Libya: Achieving a Ceasefire, Moving toward Legitimate Government

INTERNATIONAL CRISIS GROUP – NEW MEDIA RELEASE

Brussels, 13 May 2011: The longer Libya’s military conflict persists, the more it risks jeopardising or undermining the anti-Qaddafi camp’s avowed objectives. Civilians are figuring in large numbers as victims, both as casualties and refugees. The country is de facto being partitioned, as divisions between the predominantly opposition-held east and the predominantly regime-controlled west harden into distinct political, social and economic worlds.

As a result, it is virtually impossible for the pro-democracy current of urban public opinion in most of western Libya (and Tripoli in particular) to express itself and weigh in the political balance. All this, together with mounting bitterness on both sides, will constitute a heavy legacy for any post-Qaddafi government.

The prolonged military campaign and attendant instability likewise present strategic threats to Libya’s neighbours.

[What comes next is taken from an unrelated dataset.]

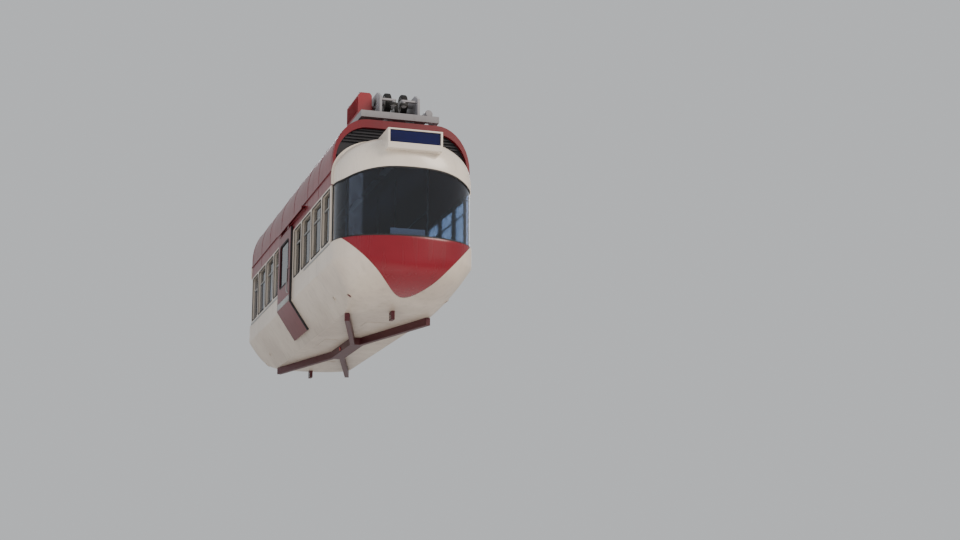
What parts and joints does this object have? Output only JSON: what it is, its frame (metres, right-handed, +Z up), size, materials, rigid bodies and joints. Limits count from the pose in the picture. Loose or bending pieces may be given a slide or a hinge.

Besides fuelling a large-scale refugee crisis, they are raising the risk of infiltration by al-Qaeda in the Islamic Maghreb, whose networks of activists are present in Algeria, Mali and Niger, countries sharing long borders with Libya. To insist on Qaddafi’s departure as a precondition for any political initiative is to prolong the military conflict and deepen the crisis. Instead, the priority should be to secure an immediate ceasefire and negotiations on a transition to a post-Qaddafi political order.

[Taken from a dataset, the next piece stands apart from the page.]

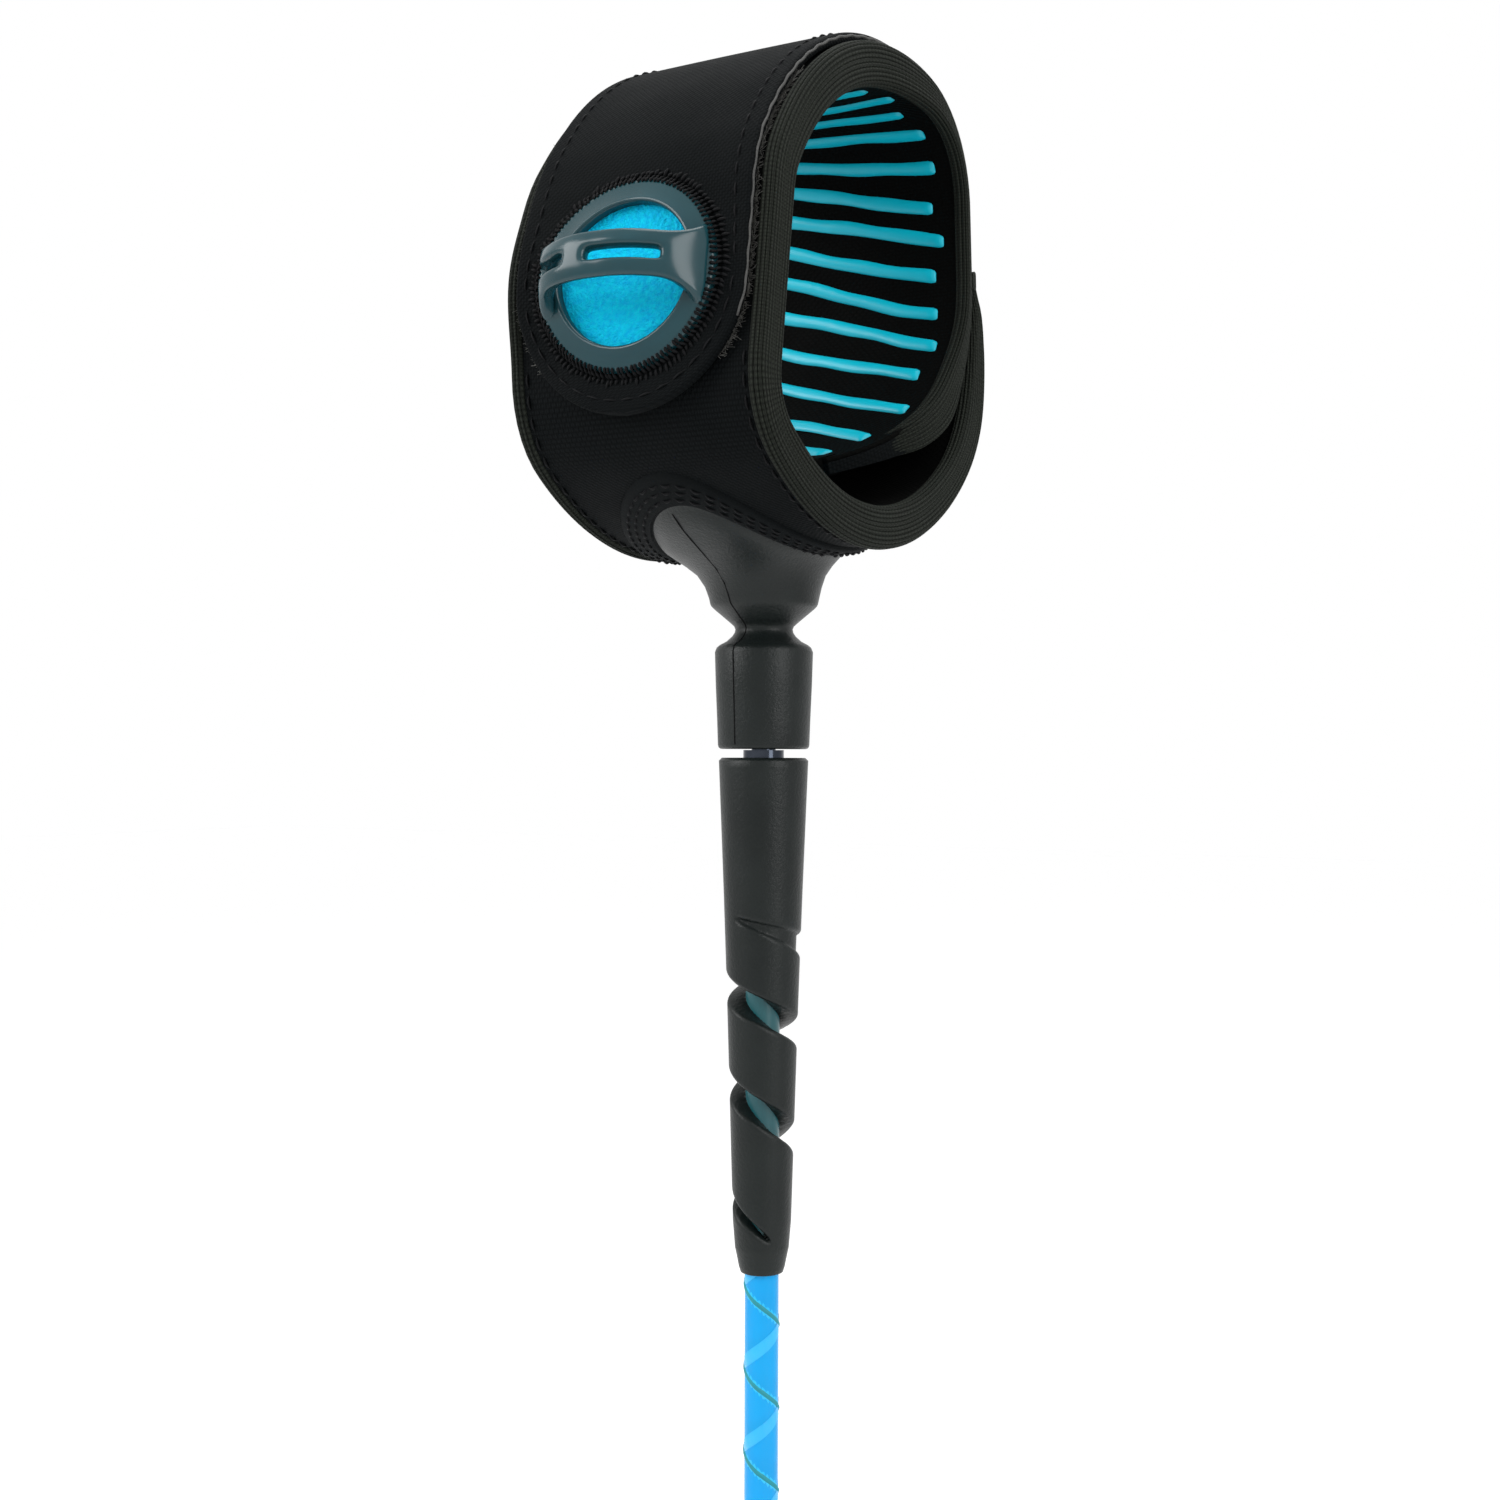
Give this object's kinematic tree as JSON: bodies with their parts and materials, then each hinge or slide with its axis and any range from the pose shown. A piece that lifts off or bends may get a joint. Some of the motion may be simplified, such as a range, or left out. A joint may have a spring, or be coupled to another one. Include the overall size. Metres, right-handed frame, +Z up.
{
  "type": "surf and bodyboard leash",
  "caption": "Leg leash for a surfboard or bodyboard: padded hook-and-loop ankle cuff, swivels, spiral strain reliefs, blue urethane cord tied in a hank, and a rail saver.",
  "frame": {"origin": "on the swivel's axis, at the height of the middle of the ankle opening", "axes": "+X along the leg through the cuff, -Y towards the strap tab, +Z up along the swivel and cord"},
  "size_m": [0.0645, 0.1148, 0.5949],
  "materials": {
    "neoprene": "matt knit-faced neoprene",
    "foam": "closed-cell foam core",
    "lining": "black jersey",
    "grip": "glossy turquoise silicone",
    "binding": "ribbed dark olive tape",
    "webbing": "black woven nylon",
    "loop_fabric": "brushed loop",
    "hook_fabric": "hook",
    "moulding": "satin moulded urethane",
    "steel": "polished stainless",
    "acetal": "white acetal",
    "crimp_metal": "plain",
    "blue_fabric": "textured blue film",
    "ring_plastic": "translucent smoky teal",
    "cord": "translucent sky-blue urethane"
  },
  "bodies": {
    "cuff": {"cuff_skin": "neoprene", "cuff_padding": "foam", "cuff_lining": "lining", "grip_lines": "grip", "binding_near": "binding", "binding_far": "binding", "binding_inner_end": "binding", "binding_outer_end": "binding", "load_webbing": "webbing", "loop_panel": "loop_fabric", "horn": "moulding", "swivel_cup": "steel", "strap_anchor": "neoprene"},
    "strap": {"closure_strap": "neoprene"},
    "tab": {"strap_tab": "neoprene", "hook_patch": "hook_fabric", "tab_disc": "blue_fabric", "pull_ring": "ring_plastic"},
    "leash": {"swivel_pin": "steel", "thrust_washer": "acetal", "cord_crimp": "crimp_metal", "cord_relief": "moulding", "relief_coil": "moulding", "relief_mouth": "moulding", "cord_run": "cord", "cord_hank": "cord", "hank_tie": "webbing", "cord_tail": "cord", "board_relief": "moulding", "board_coil": "moulding", "board_mouth_ring": "moulding", "board_crimp": "crimp_metal", "board_pin": "steel", "board_washer": "acetal"},
    "board_end": {"board_barrel": "moulding", "board_cup": "steel", "rail_saver": "webbing", "saver_loop_patch": "loop_fabric"},
    "saver_flap_body": {"saver_flap": "webbing", "saver_hook_patch": "hook_fabric"}
  },
  "joints": [
    {"name": "strap_lift", "type": "hinge", "parent": "cuff", "child": "strap", "pos_m": [0, 0.0496, 0.01358], "axis": [-1, 0, 0], "range_deg": [0, 100]},
    {"name": "tab_peel", "type": "hinge", "parent": "strap", "child": "tab", "pos_m": [0, -0.04578, 0.01479], "axis": [-1, 0, 0], "range_deg": [0, 100]},
    {"name": "ankle_swivel", "type": "hinge", "parent": "cuff", "child": "leash", "pos_m": [0, 0, -0.0912], "axis": [0, 0, 1], "continuous": true},
    {"name": "board_swivel", "type": "hinge", "parent": "leash", "child": "board_end", "pos_m": [-0.014, 0.0423, -0.4323], "axis": [0, 0, 1], "continuous": true},
    {"name": "flap_open", "type": "hinge", "parent": "board_end", "child": "saver_flap_body", "pos_m": [-0.014, 0.03665, -0.537], "axis": [1, 0, 0], "range_deg": [0, 110]}
  ]
}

Unlike events in neighbouring Tunisia and Egypt, the confrontation that began in mid-February between the popular protest movement and Qaddafi’s regime morphed into a civil war from a very early stage. This owes a great deal to the country’s history and chiefly to the peculiar character of the political order Colonel Qaddafi and his associates set up in the 1970s.

Whereas Egypt and Tunisia had been well-established states before Presidents Mubarak and Ben Ali came to power in 1981 and 1987 respectively, such that in both cases the state had an existence independent of their personal rule and could survive their departure, the opposite has been true of Libya. As a result, the conflict has taken on the character of a violent life-or-death struggle.